A few things here seem so highly likely that they are worth mentioning as you think about this:
No matter how much you love the cruising, live aboard life, you will not finish you lifetime on a boat I am thinking.
In either a short or a long amount of time, the boat you buy will be worth less than you paid for it and will have consumed a lot of money in the meantime.
Meanwhile, because Seattle/Tacoma is largely populated by companies of the future rather than industries of the past, the economy here will remain very vibrant and keep pressure on real assets so the house you sold to buy the boat will be worth far more than you sold it for.
Unless you are swimming in other assets (which is none of my business and the reason I usually resist posts like this), selling your house to buy the boat seems like a disaster idea that does not end well.

If you hang onto the house and rent it for 3% of its value and it appreciates at 3%, you have covered the cost of a boat loan and still have someplace to live when you are done boating.
I will say from experience, that being a landlord is not for the faint of heart, but seems like it may be better than being homeless in Seattle when you are ready for the dirt house again.

A lot of good thought there. The point is that you need to be sure your plan will allow you to return to living on land if the time comes that you want to or need to.

I'd add a few thoughts. I would hold on to the house at least for a couple of years until I was certain living aboard was for me. Rent it using a management company. That's the only way to be an absentee landlord. See how it goes and then decide whether to hold on to it or not. Klee assumes you'd want to return to Tacoma. If you think you'd like to live elsewhere in retirement then that changes the equation. I would also limit the debt I took on the boat or kept on the home, the entire financial picture to something that could be reversed and you'd still be ok. You may have a long period of cruising, maybe even the rest of your life. However, an illness could arise in six months that would require you to return to land life.
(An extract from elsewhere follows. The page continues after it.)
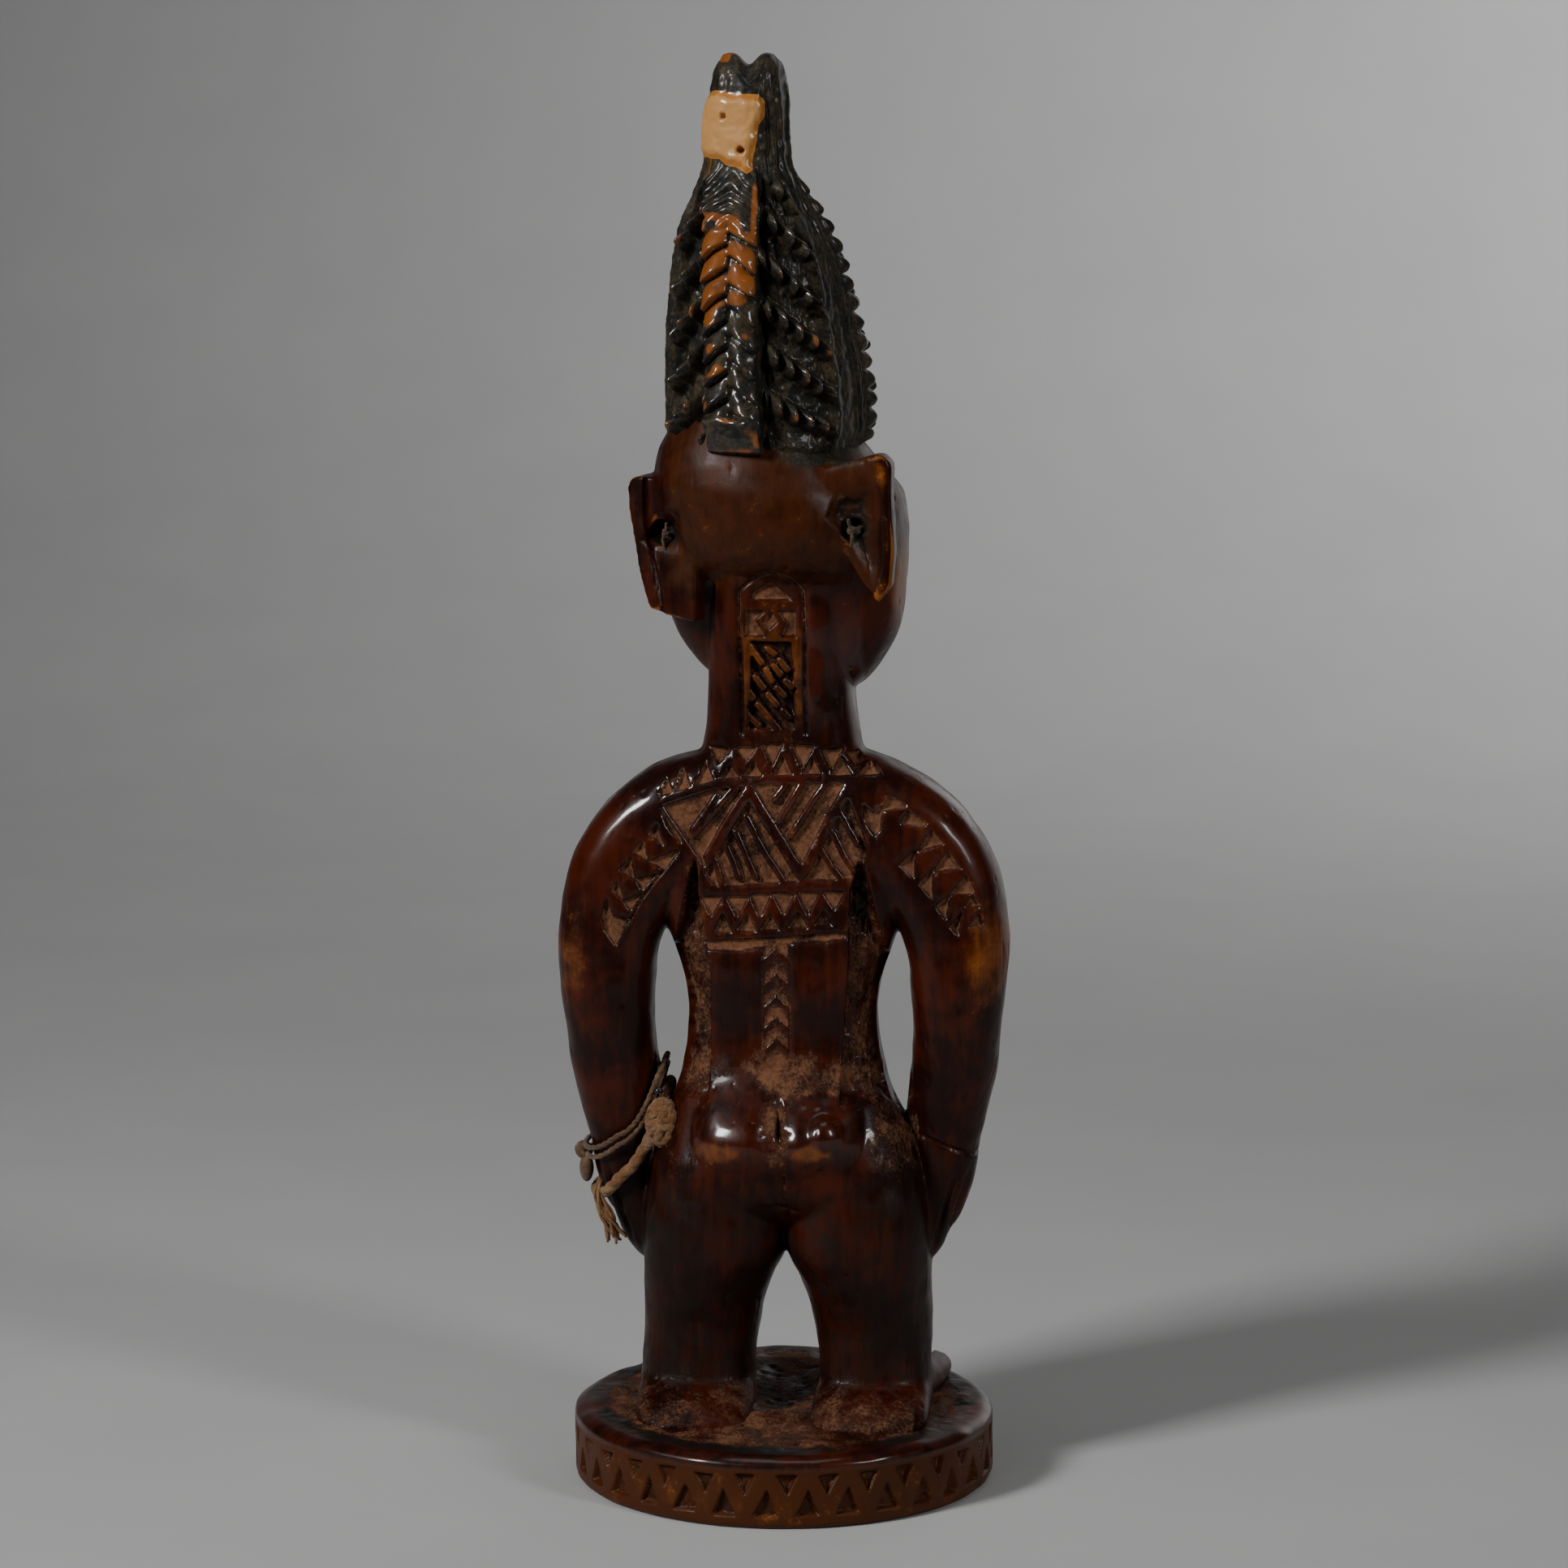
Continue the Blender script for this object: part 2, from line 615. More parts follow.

So just consider all aspects and consider contingency plans, all the what-if's. This isn't saying to live in so much fear you're scared to do anything, but just to carefully think through all the scenarios.
 
Thank you klee & bandb for the thoughtful replies. I've been grappling with this plan for some time. I wont be homeless when I'm done cruising, as my SO has a townhouse is Federal Way. I'm living there now and have been renting out my Tacoma house to my niece. She just bought a place and now I'm getting ready to enter the renter market for real. The fulcrum I keep teetering back and forth on is.. keep the house and finance an older boat or sell the house and buy a newer one. Keeping the house means property taxes, house maintenance, house insurance and dealing with renters, plus more question marks for expenses maintaining an older boat. I've got a few more years before I retire, so circumstances may change enough to make it a easier decision.
 
Thank you klee & bandb for the thoughtful replies. I've been grappling with this plan for some time. I wont be homeless when I'm done cruising, as my SO has a townhouse is Federal Way. I'm living there now and have been renting out my Tacoma house to my niece. She just bought a place and now I'm getting ready to enter the renter market for real. The fulcrum I keep teetering back and forth on is.. keep the house and finance an older boat or sell the house and buy a newer one. Keeping the house means property taxes, house maintenance, house insurance and dealing with renters, plus more question marks for expenses maintaining an older boat. I've got a few more years before I retire, so circumstances may change enough to make it a easier decision.

Well, you're considering all the appropriate things. Now, keeping the house doesn't have to include dealing with renters and routine maintenance if you use a property management company. I'd definitely do some cash flow comparisons as it could be, not saying it will be, that keeping and renting the house and buying the newer boat work together. So much depends on the house and the rental market it is in. I know people getting solid 8-10% returns on rental houses which exceeds then the cost of borrowing money. One the other hand, I know those with houses from their prior location that have been large cash draws.